WebSocket Network

Active Theory
Active Theory Case Studies
4 min readSep 15, 2016

Paper Planes and Paint Party were interactive installations created for the big screen at Google I/O 2016. Just prior to the keynote, as attendees gathered and viewing parties started to stream the event live, both these interactive experiences took the stage.

Attendees participating in the Paint Party installation were able to pick a color and throw paint splats from their mobile devices at the interactive screen. Audience members participating in the Paper Planes installation were able to catch, fold, stamp and throw virtual paper planes from their mobiles devices into the big screen where the planes would instantly appear.

Paper Planes is now back online here.

The Challenge

7,000 attendees and 530 organized viewing parties in over 100 countries around the world, including over 1 million people from China, were expected to tune in for the event. We needed to ensure that each device and screen would connect reliably and each message would send instantly.

For this global experience to work and perform at scale, we set up a network of WebSocket servers to manage connections, route messages and handle the magic behind the scenes.

What is a WebSocket?

A WebSocket is a web technology that allows for a persistent “socket” connection between a web browser and a server. Once established, both sides can send and receive messages directly over the network with very low latency and a message footprint of just a few bytes.

The Network

The core of the network was the funnel server. All messages were routed through the funnel before being displayed on the 50 foot screen on stage. Messages from attendees at I/O, both paint splats and paper planes, were routed directly to the funnel. To cater to the global audience, additional relay servers handled connections from outside of the event location in Mountain View. Global participants were routed to the nearest relay server based on their location. These relay servers would then dispatch collections of messages to the funnel server.

Hardware

This server infrastructure was setup using Compute Engine on the Google Cloud Platform.

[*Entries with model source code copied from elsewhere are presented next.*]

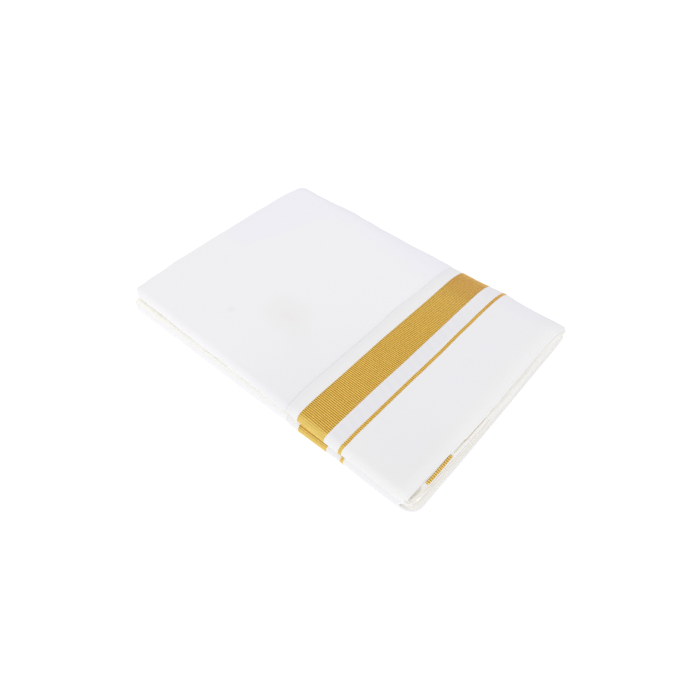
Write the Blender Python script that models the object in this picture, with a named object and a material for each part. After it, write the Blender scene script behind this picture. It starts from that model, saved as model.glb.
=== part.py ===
"""A cotton dhoti with a woven gold border, folded into a flat packet of sixteen layers.

The cloth is folded along its length into a strip three panels wide and a flap, then halved
four times. The packet's outermost ply is one wall that starts inside the slit of the near
side, rounds the upper fold, crosses the top, rounds the far fold and comes back under the
packet into the same slit. Units are metres, +Z is up, +X runs towards the border's end and
+Y towards the closed far fold. The origin is the middle of the packet's underside.
"""

from math import cos, pi, radians, sin, sqrt

import bmesh
import bpy

MM = 0.001

# ---- the cloth as it is cut, and the packet that it folds into -------------------------
CLOTH_LENGTH = 3936 * MM
CLOTH_WIDTH = 1193 * MM           # from selvedge to selvedge
LAYERS = 16                       # the strip is halved four times
PANELS = 3                        # across the strip, beside the flap
FLAP_WIDTH = 137 * MM             # from the right edge in to the selvedge of the border
PACKET_LENGTH = (CLOTH_WIDTH - FLAP_WIDTH) / PANELS   # X
FOLD_WIDTH = CLOTH_LENGTH / LAYERS   # Y, from the upper near fold to the far fold
PACKET_HEIGHT = 26.4 * MM         # Z, of the cloth in the middle of the packet

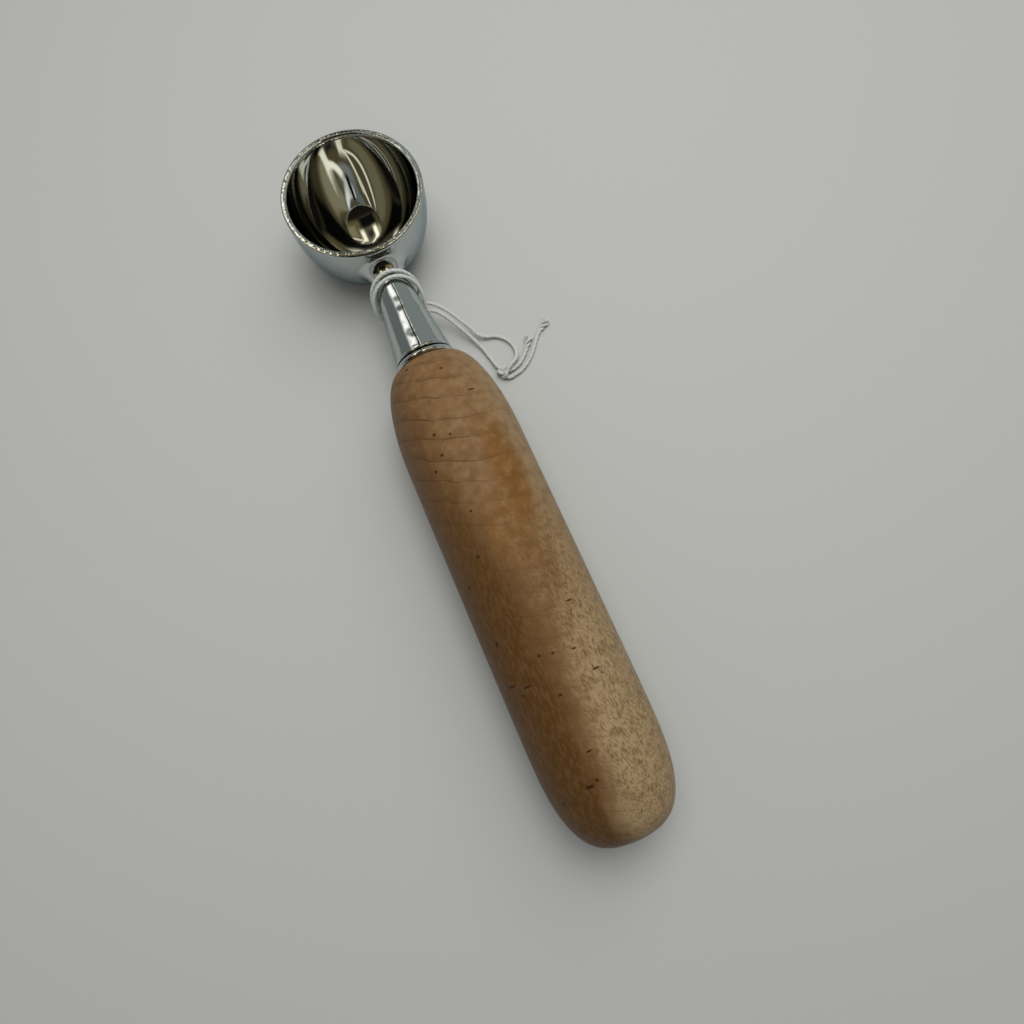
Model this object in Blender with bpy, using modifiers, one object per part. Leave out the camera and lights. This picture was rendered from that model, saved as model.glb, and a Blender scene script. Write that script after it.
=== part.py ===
"""Coffee scoop: a chromed cup brazed to a tapered neck, screwed into a turned maple handle.

A loop of thin twine is hitched round the neck. Units are metres and +Z is up. The scoop lies
level on the base of its cup and the belly of its handle, with the cup toward +Y. The origin
is on the surface under the middle of its length.
"""

import math

import bpy
import numpy as np

# Handle
HANDLE_LENGTH = 0.1265
HANDLE_RADIUS = 0.01585
HANDLE_FRONT_RADIUS = 0.0155
HANDLE_SWELL_PLACE = 0.095
HANDLE_FACE_RADIUS = 0.0081
SHOULDER_LENGTH = 0.0254
SHOULDER_POWER = 2.0
BUTT_LENGTH = 0.0313
BUTT_POWER = 3.2

# Cup
CUP_RADIUS = 0.0190
CUP_HEIGHT = 0.0263
CUP_WALL = 0.0017
CUP_FLOOR = 0.0018
CUP_BASE_RADIUS = 0.005
CUP_POWER = 2.7
CUP_INSIDE_POWER = 1.9
CUP_PLACE = 0.0493
LIP_ROUNDING = 0.0005

# Neck, from the collar to the cup
NECK_BASE_RADIUS = 0.0078
NECK_WAIST_RADIUS = 0.0049
NECK_TAPER_POWER = 1.2
FLARE_BELOW_RIM = 0.00235
NECK_FOOT_EDGE = 0.0003
NECK_EDGE = 0.0003
NECK_LEAN_START = 0.0150

# Collar between the neck and the wood
COLLAR_RADIUS = 0.0082
COLLAR_THICKNESS = 0.0020

# Threaded stud, and the insert that it screws into
STUD_RADIUS = 0.0030
STUD_THREAD_DEPTH = 0.0004
STUD_PITCH = 0.0010
STUD_IN_NECK = 0.010
STUD_IN_HANDLE = 0.012
STUD_CHAMFER = 0.0006
INSERT_LENGTH = 0.014
INSERT_RADIUS = 0.0046
INSERT_RIDGE = 0.0006
INSERT_PITCH = 0.0020
INSERT_FLANGE_RADIUS = 0.0056
INSERT_FLANGE_THICKNESS = 0.0010
BORE_END_ROOM = 0.0020

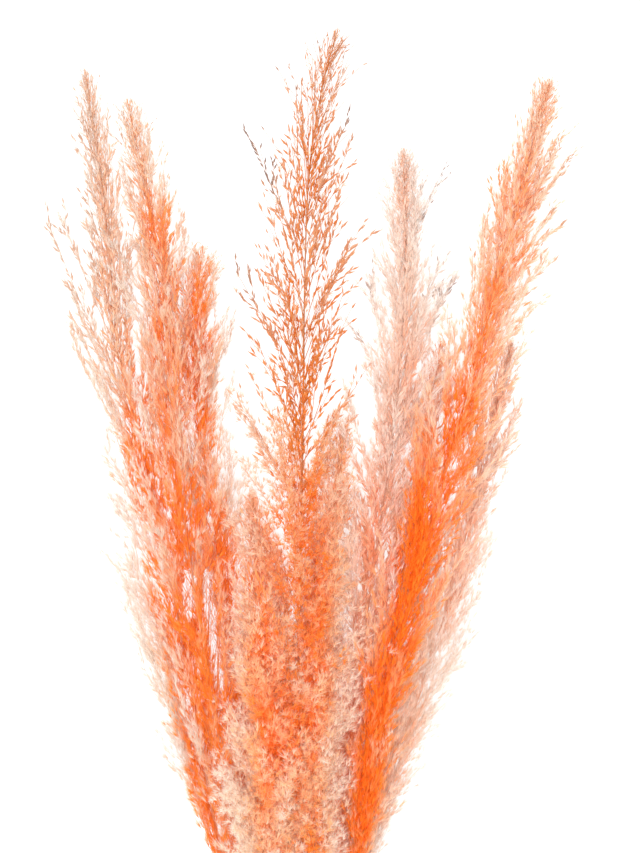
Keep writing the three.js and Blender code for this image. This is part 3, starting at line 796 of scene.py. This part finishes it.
def cane_radius(line, distance):
    radii = (CANE_RADIUS_CUT, CANE_RADIUS_TIE, CANE_RADIUS_TOP)
    return float(np.interp(distance, (0, line.tie_at, line.base_at), radii))


def cane_sections(line, draws):
    """Distance, radius, darkness (the joints', and painted shade in the hollow) and pith of a cane's
    rings, from the hollow of its cut end.
    """
    joints = [(place + stray * next(draws)) * line.base_at for place, stray in JOINTS]
    first = END_PROFILE[0][0]
    rings = [d for d in np.linspace(first, line.base_at, CANE_RINGS)
             if all(abs(d - joint) > JOINT_CLEAR for joint in joints)]
    sections = [(d, cane_radius(line, d), 0.0, 0.0) for d in rings]
    for joint in joints:
        for off, swell, dark in JOINT_PROFILE:
            sections.append((joint + off, cane_radius(line, joint) * swell, dark, 0.0))
    sections.sort()
    return [(d, CANE_RADIUS_CUT * share, dark, pith) for d, share, dark, pith in END_PROFILE] + sections


def cane_mesh(name, line, draws):
    """A cane from its hollow cut end to where its plume begins."""
    points, faces, joint, pith = [], [], [], []
    sections = cane_sections(line, draws)
    for distance, radius, dark, inner in sections:
        middle, forward, side, up = line.frame_at(distance)
        for k in range(CANE_SIDES):
            turn = 2 * math.pi * k / CANE_SIDES
            points.append(middle + radius * (side * math.cos(turn) + up * math.sin(turn)))
        joint.extend([dark] * CANE_SIDES)
        pith.extend([inner] * CANE_SIDES)
    for i in range(len(sections) - 1):
        for k in range(CANE_SIDES):
            a, b = i * CANE_SIDES + k, i * CANE_SIDES + (k + 1) % CANE_SIDES
            faces.append((a, a + CANE_SIDES, b + CANE_SIDES, b))
    faces.append(tuple(range(CANE_SIDES)))
    faces.append(tuple(reversed(range(len(points) - CANE_SIDES, len(points)))))
    mesh = bpy.data.meshes.new(name)
    mesh.from_pydata([tuple(p) for p in points], [], faces)
    # The joint values are the joints' darkness and the painted shade at the bottom of the hollow
    keep_values(mesh, {"joint": joint, "pith": pith})
    mesh.shade_smooth()
    return mesh


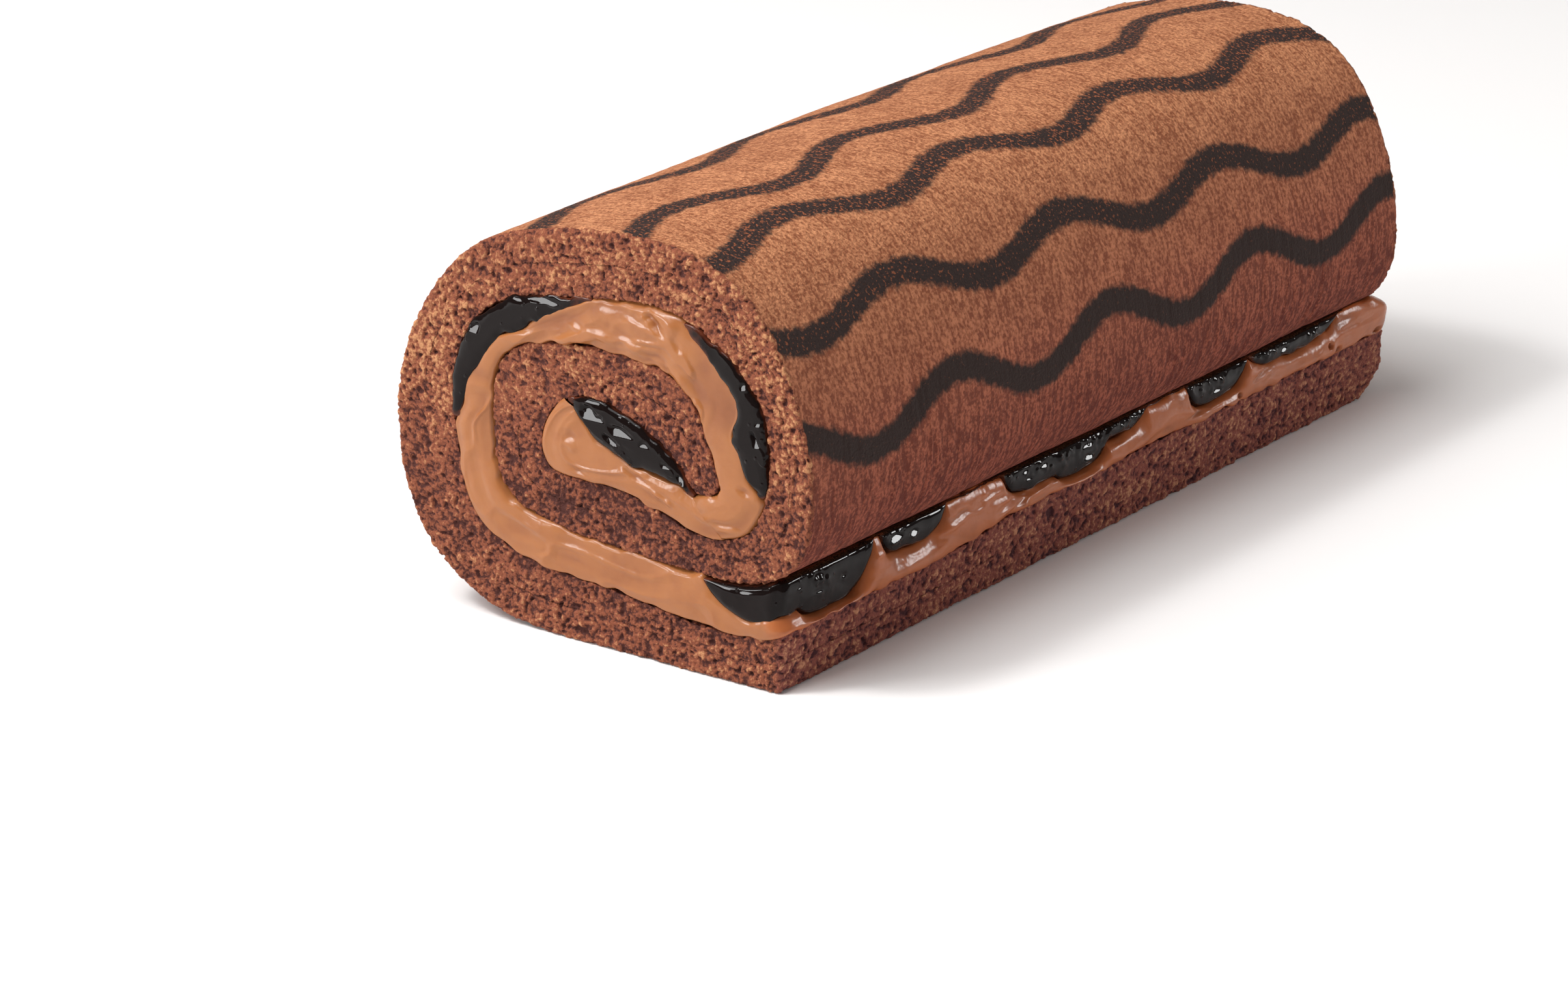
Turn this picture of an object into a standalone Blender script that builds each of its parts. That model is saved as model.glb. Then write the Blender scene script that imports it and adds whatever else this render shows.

The main funnel server comprised 32 CPU cores, each serving a dedicated Socket.IO server on its own thread and port. Relay servers, each with 16 CPU cores, were set up in each Google Cloud Platform region around the world to create sub networks in us-central, us-east, asia-east, and europe-west.

Software

The WebSocket servers were Linux VM’s running multiple Node.js processes and Socket.IO servers on individual ports. The number of threads scaled based on the number of CPU cores.

Just like the client-side codebase, the servers also ran from a single codebase with custom modules and configurations set depending on each server’s function and region. Code was deployed across all servers in one go, allowing for rapid development and testing.

As connections were established, the server would register the client, allowing each end to keep track of the other. In the case of an intermittent network failure, broken connections would reconnect as soon as the network was restored. Each process could safely restart in just a few seconds, and all connections from mobile devices and screens to the server would be automatically re-established without the user noticing.

Outside of these servers, Google App Engine and Datastore were used to save and retrieve plane and stamp data. Google Cloud Storage was used to store all static assets.

Geolocation

Google App Engine provides approximate geolocation data with each request header as a built-in service. This data, along with IP detection for known Google IP addresses, was used to determine if a user was at the event, or, if not, which city they were connecting from.

With this location data, planes were caught, stamped and thrown across the globe, waiting to be caught again. The city and country location was stamped on the plane along the way.

In addition, there was no need to fiddle around with inputting codes to establish the mobile to desktop connection. By simply loading the experience on a phone or desktop, the user connected right away to the same sub network based on their location.

Load Balancing

Real time stats, including the number of concurrent connections and average response times for each socket server, were maintained for each WebSocket server. Tracking this data allowed us to continually route new connections to the server with the greatest number of available connections.

From our load tests, we recognized that each relay server was capable of handling 16,000 concurrent socket connections safely without any performance drop. Triggers were in place to switch over to additional relay servers instantly if any server reached the maximum number of concurrent connections.

Inside the production trailer. Graphic machines receiving socket messages and rendering both experiences to the big screen.

The Result

The socket network performed well, handling 40,000 planes thrown during the 30-minute period preceding the keynote. Every message was throttled to a maximum visible limit per second and rendered by powerful graphics machines on the big screen.

If you threw a paper plane, you can be sure it made it to Google I/O.